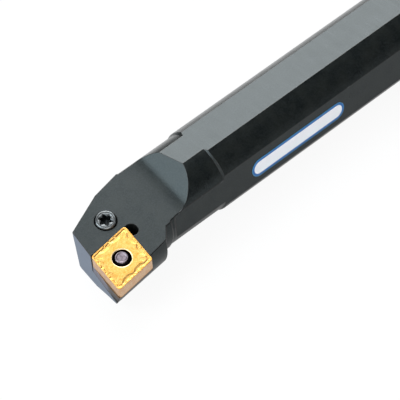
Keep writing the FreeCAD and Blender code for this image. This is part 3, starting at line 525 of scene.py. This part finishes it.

* * *

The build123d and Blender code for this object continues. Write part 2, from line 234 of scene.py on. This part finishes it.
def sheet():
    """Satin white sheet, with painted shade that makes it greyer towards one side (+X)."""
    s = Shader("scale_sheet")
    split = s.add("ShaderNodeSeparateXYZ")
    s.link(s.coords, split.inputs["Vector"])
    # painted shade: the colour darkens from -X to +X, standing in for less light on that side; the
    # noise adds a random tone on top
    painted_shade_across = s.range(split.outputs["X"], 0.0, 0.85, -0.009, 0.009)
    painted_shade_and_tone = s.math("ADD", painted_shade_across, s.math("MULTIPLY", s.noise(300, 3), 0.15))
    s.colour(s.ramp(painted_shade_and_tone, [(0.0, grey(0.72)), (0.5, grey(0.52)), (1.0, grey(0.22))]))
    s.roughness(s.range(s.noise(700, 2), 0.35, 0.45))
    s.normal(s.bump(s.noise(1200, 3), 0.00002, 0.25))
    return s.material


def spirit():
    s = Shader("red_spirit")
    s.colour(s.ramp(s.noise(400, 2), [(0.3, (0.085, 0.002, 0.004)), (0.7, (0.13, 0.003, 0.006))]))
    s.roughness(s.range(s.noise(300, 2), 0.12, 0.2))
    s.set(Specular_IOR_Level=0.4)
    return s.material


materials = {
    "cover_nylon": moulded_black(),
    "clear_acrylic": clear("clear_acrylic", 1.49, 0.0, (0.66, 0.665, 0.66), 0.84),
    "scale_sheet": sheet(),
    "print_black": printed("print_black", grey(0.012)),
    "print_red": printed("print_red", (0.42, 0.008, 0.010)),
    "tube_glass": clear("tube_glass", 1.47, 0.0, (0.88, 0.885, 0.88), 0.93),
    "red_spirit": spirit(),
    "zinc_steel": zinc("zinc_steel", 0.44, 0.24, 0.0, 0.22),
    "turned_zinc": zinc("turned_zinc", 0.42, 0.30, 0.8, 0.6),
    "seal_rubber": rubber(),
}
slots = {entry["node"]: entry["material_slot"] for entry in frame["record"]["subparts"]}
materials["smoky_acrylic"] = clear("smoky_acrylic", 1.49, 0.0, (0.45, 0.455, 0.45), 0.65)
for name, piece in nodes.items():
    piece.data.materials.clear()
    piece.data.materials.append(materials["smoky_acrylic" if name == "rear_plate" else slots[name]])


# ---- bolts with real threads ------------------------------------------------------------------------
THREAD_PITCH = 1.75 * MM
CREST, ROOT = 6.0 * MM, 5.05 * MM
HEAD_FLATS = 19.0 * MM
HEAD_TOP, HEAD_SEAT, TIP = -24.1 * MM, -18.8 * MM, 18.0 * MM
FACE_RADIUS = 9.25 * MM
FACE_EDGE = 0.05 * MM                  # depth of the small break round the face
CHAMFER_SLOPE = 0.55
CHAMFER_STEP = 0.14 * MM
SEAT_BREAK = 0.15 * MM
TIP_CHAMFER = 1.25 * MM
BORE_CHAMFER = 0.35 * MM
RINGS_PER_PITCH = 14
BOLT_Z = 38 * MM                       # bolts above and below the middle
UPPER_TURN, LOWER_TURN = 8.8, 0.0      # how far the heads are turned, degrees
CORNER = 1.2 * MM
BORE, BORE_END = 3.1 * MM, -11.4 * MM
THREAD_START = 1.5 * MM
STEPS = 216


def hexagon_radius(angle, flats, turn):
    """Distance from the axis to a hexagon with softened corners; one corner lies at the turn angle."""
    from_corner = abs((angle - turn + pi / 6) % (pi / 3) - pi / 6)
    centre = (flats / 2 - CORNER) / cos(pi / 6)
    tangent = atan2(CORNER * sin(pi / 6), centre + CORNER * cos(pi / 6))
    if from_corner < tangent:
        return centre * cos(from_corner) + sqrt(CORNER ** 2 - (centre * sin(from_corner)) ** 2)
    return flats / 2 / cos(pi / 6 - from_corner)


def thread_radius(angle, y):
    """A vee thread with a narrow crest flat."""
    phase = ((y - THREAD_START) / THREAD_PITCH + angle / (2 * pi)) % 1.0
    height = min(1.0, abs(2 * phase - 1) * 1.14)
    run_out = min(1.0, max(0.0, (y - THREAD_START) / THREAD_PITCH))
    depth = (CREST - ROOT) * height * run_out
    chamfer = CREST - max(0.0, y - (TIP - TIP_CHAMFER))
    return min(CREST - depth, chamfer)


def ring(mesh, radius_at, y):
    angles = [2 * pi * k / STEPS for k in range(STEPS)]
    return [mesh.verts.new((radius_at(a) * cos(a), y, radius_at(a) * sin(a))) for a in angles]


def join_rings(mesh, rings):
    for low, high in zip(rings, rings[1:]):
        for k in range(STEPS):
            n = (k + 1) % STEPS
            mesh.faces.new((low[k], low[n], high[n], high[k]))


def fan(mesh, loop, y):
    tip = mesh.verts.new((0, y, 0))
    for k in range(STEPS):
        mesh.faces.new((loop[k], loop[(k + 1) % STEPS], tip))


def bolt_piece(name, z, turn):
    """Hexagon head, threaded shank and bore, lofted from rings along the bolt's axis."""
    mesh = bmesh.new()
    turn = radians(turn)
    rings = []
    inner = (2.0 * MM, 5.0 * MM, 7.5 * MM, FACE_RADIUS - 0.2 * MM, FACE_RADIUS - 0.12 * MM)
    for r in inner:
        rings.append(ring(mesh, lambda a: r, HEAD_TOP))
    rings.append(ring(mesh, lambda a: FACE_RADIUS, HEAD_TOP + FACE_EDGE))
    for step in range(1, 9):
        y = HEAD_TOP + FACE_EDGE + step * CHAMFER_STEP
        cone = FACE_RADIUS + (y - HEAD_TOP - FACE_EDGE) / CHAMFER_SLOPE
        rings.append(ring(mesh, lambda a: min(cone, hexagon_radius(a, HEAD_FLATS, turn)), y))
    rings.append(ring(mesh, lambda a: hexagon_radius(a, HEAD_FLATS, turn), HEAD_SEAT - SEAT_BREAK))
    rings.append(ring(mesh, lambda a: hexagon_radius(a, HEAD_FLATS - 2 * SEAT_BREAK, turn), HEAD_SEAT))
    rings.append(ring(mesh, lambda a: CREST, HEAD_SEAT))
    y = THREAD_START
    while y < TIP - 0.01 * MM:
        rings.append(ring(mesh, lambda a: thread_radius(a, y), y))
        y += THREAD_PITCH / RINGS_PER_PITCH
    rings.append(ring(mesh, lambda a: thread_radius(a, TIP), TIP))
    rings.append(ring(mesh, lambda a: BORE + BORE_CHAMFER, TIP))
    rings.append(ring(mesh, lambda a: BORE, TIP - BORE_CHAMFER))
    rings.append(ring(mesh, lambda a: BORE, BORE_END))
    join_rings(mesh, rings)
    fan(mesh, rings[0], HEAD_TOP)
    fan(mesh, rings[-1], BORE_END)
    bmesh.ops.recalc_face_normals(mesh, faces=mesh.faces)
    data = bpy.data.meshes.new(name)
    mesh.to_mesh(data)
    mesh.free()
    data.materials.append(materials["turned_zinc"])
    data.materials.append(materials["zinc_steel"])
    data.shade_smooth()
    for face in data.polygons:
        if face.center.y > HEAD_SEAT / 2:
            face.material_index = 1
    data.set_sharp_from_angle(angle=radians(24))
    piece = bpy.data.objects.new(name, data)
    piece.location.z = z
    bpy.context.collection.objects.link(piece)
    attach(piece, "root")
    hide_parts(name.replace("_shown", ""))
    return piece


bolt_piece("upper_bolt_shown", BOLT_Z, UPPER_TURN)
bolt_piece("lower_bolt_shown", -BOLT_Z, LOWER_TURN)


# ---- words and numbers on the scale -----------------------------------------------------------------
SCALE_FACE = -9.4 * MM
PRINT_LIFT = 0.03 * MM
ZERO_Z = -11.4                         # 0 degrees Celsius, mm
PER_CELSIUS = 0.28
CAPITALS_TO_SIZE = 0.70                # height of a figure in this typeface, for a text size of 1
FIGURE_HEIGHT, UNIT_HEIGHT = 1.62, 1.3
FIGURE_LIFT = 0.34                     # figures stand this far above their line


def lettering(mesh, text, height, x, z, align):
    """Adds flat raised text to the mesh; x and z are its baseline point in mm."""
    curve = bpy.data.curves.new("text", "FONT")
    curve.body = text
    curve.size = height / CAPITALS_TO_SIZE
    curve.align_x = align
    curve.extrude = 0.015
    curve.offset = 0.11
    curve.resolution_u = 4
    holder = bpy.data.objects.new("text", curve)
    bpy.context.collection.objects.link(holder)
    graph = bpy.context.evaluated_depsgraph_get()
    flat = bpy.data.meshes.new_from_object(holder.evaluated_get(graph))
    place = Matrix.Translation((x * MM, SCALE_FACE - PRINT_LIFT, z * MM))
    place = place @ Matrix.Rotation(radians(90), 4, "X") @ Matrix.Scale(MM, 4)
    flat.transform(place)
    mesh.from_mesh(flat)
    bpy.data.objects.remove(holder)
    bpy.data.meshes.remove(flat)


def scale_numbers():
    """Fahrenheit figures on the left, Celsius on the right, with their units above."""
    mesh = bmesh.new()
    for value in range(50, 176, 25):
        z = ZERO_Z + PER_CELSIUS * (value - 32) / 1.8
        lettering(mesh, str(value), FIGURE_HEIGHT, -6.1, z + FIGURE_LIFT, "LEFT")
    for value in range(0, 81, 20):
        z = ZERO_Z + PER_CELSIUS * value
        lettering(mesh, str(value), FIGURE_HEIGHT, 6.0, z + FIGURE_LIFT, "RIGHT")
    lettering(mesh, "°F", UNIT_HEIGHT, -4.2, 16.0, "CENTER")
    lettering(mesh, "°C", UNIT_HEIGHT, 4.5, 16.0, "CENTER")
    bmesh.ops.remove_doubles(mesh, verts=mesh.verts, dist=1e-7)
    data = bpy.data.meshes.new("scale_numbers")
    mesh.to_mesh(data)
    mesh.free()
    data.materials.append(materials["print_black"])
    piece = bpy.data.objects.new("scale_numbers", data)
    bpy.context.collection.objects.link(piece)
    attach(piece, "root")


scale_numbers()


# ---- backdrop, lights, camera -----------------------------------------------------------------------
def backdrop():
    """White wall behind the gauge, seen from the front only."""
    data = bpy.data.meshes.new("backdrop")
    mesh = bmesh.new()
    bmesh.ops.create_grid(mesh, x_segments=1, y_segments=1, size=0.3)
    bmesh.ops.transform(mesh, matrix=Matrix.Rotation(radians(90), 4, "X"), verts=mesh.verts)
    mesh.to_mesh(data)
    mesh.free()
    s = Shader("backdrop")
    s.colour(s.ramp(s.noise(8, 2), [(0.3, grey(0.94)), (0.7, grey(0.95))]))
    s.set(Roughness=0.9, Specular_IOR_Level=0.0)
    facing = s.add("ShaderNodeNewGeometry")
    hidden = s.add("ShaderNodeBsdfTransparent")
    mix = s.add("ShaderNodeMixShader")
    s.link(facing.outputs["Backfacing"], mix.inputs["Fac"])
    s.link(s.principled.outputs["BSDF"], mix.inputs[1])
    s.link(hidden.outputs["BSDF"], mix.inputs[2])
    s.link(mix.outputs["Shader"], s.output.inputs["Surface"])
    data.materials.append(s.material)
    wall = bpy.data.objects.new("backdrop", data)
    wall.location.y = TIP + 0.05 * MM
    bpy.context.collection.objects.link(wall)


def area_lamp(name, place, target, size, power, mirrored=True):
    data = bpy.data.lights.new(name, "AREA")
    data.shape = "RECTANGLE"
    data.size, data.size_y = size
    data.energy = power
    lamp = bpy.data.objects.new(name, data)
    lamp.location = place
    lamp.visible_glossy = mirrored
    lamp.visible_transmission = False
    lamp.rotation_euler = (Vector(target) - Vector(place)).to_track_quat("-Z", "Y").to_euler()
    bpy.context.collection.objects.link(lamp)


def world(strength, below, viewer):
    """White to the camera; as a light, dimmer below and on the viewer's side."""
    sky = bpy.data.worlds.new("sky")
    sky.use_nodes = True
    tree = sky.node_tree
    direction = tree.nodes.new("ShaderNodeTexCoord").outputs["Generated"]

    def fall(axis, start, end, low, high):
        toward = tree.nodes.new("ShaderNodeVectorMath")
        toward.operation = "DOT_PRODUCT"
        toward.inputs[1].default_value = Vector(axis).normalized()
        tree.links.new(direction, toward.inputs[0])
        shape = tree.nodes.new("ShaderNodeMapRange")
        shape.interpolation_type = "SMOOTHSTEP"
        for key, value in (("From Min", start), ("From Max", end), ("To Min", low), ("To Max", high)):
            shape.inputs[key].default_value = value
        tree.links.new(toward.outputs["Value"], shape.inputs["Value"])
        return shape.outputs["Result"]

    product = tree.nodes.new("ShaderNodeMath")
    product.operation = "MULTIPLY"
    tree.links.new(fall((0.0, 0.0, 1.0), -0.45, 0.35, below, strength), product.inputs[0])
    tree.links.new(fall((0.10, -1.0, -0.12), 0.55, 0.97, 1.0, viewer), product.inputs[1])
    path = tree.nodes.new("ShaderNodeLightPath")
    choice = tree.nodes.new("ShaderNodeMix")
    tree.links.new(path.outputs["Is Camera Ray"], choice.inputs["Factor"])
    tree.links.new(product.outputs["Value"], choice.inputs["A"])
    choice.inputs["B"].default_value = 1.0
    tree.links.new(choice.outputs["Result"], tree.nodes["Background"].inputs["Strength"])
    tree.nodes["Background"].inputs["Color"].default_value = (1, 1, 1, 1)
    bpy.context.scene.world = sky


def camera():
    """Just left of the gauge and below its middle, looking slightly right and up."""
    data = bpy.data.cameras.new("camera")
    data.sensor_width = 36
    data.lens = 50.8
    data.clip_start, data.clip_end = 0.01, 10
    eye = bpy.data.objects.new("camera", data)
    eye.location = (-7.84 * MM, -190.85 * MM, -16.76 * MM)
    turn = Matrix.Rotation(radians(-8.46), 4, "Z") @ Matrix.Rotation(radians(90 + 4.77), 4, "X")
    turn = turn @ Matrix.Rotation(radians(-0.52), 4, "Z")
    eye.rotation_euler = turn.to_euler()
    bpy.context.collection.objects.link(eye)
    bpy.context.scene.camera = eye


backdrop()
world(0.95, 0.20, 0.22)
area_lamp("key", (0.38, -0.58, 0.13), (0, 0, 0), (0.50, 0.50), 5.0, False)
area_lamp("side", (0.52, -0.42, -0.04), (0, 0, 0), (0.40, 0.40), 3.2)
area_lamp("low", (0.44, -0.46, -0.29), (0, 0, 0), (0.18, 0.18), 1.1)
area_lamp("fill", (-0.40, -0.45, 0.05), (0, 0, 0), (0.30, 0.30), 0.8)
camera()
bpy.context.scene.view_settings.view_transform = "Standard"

--

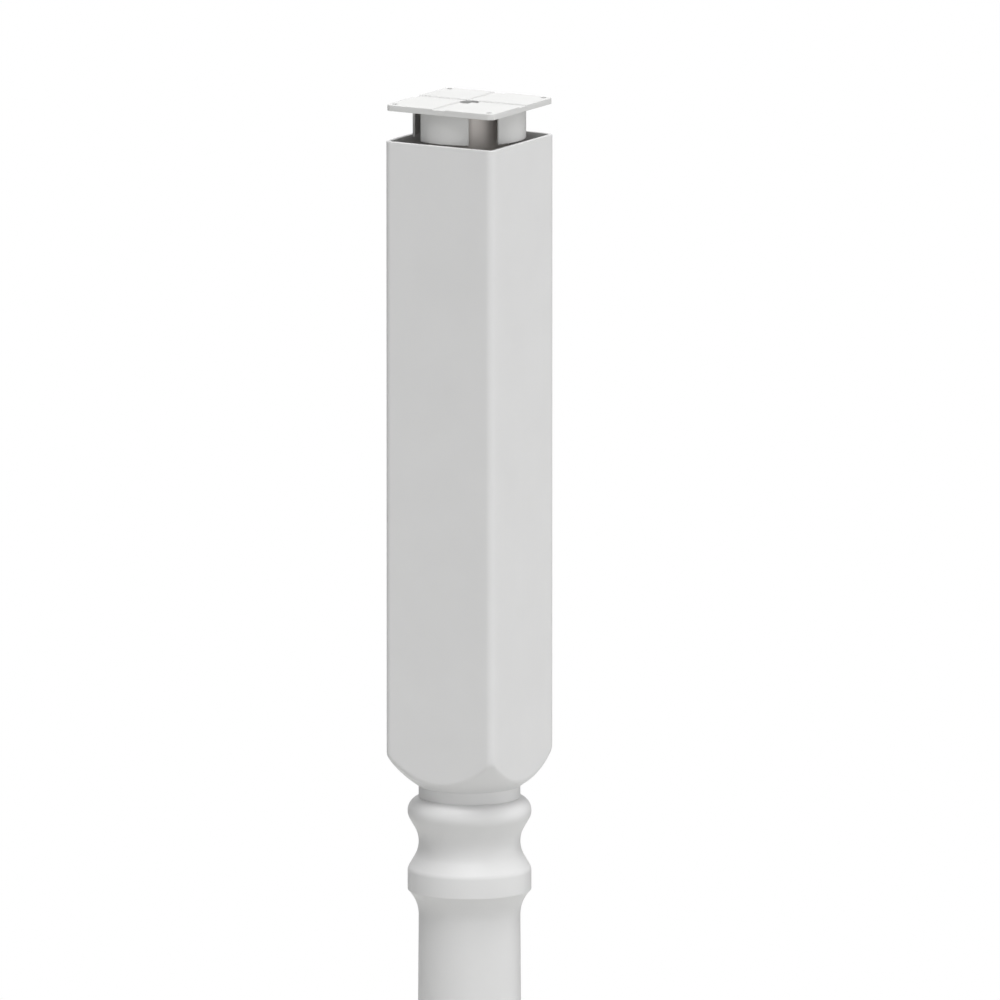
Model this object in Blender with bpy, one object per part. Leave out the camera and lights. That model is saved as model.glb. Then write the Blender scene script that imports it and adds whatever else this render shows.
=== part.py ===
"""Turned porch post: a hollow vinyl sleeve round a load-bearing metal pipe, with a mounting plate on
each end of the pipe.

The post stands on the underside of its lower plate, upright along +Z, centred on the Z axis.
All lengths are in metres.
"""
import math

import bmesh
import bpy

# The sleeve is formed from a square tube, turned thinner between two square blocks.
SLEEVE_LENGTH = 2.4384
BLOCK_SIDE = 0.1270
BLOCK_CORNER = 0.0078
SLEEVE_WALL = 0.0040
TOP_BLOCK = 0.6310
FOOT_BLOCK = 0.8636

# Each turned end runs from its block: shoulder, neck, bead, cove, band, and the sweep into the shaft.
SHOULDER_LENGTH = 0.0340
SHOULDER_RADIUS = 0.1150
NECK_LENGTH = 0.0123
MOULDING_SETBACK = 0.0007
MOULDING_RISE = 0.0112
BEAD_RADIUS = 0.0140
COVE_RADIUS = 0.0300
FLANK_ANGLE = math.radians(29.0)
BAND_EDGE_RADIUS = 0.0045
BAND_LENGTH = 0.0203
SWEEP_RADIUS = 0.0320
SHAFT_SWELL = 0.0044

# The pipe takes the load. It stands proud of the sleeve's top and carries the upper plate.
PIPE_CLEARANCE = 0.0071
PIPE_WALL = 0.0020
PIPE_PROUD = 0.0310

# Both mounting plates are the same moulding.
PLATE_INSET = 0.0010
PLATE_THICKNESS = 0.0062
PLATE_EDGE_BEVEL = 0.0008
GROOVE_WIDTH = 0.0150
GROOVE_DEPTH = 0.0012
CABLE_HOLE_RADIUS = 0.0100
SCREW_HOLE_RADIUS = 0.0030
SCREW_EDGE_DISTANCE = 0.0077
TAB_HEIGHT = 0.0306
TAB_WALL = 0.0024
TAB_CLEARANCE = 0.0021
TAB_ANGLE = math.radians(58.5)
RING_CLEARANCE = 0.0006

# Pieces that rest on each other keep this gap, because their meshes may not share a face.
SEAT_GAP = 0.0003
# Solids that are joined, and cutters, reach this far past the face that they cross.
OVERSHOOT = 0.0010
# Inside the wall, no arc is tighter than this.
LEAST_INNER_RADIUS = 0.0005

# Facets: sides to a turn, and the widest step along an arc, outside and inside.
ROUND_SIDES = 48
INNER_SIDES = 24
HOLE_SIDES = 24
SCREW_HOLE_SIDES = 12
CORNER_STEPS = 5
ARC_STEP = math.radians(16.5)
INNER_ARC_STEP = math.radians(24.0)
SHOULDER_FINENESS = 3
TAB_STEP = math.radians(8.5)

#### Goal
Copy exactly, and only, the lines from the one containing "Model this object" through the one containing "FOOT_BLOCK = 0.8636".

#### Final answer
Model this object in Blender with bpy, one object per part. Leave out the camera and lights. That model is saved as model.glb. Then write the Blender scene script that imports it and adds whatever else this render shows.
=== part.py ===
"""Turned porch post: a hollow vinyl sleeve round a load-bearing metal pipe, with a mounting plate on
each end of the pipe.

The post stands on the underside of its lower plate, upright along +Z, centred on the Z axis.
All lengths are in metres.
"""
import math

import bmesh
import bpy

# The sleeve is formed from a square tube, turned thinner between two square blocks.
SLEEVE_LENGTH = 2.4384
BLOCK_SIDE = 0.1270
BLOCK_CORNER = 0.0078
SLEEVE_WALL = 0.0040
TOP_BLOCK = 0.6310
FOOT_BLOCK = 0.8636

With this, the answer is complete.